— AIM —
Take the data below and copy exactly the lines starting at the one with "Recreate this object" and finishing at the one with "# The origin", both included.

# # #

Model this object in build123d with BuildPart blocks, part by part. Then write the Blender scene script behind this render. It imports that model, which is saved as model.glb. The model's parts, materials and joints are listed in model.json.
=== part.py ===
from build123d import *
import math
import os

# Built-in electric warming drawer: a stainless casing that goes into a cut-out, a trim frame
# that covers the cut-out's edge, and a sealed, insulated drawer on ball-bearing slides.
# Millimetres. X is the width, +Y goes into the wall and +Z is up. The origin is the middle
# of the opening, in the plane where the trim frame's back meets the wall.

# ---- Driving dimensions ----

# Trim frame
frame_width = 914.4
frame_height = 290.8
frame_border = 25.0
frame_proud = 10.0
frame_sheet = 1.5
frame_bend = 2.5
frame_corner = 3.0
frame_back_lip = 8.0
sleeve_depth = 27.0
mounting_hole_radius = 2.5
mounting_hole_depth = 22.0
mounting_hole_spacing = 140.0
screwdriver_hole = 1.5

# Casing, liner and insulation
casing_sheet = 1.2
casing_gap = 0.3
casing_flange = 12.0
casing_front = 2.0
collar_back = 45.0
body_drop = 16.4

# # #

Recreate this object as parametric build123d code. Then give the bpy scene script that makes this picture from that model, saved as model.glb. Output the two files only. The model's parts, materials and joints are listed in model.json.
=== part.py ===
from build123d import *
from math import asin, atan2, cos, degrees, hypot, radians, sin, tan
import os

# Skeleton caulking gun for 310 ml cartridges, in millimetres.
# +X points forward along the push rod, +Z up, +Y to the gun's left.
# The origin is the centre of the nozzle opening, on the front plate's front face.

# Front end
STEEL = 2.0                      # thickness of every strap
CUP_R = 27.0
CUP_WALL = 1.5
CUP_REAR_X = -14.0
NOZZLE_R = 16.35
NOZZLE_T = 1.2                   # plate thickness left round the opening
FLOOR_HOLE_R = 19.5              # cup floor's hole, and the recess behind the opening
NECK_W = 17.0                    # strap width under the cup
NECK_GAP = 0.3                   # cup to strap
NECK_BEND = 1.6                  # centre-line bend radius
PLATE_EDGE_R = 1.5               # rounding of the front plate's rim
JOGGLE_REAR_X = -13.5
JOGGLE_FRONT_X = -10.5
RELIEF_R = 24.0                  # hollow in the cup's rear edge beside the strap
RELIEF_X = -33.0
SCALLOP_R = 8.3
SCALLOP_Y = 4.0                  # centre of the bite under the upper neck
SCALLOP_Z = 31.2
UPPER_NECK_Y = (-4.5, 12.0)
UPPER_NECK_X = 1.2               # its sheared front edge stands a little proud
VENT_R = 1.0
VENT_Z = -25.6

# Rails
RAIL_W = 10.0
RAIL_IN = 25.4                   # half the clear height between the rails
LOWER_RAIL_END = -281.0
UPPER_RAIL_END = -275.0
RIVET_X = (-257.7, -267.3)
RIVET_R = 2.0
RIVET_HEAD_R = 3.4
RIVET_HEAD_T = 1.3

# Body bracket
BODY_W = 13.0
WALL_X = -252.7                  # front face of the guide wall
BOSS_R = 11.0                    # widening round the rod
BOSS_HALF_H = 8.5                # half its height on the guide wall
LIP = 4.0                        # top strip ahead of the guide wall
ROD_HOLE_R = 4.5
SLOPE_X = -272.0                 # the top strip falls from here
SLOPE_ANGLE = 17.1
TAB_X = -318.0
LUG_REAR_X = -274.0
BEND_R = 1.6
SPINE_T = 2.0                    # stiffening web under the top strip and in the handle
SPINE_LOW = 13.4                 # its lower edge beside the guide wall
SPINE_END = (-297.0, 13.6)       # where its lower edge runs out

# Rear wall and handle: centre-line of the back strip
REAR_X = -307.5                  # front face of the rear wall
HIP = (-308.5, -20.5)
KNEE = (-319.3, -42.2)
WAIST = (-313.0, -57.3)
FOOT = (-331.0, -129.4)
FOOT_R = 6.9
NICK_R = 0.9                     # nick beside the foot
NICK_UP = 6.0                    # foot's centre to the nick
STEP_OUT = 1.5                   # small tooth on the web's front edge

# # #

— EXERCISE SOLUTION —
Recreate this object as parametric build123d code. Then give the bpy scene script that makes this picture from that model, saved as model.glb. Output the two files only. The model's parts, materials and joints are listed in model.json.
=== part.py ===
from build123d import *
from math import asin, atan2, cos, degrees, hypot, radians, sin, tan
import os

# Skeleton caulking gun for 310 ml cartridges, in millimetres.
# +X points forward along the push rod, +Z up, +Y to the gun's left.
# The origin is the centre of the nozzle opening, on the front plate's front face.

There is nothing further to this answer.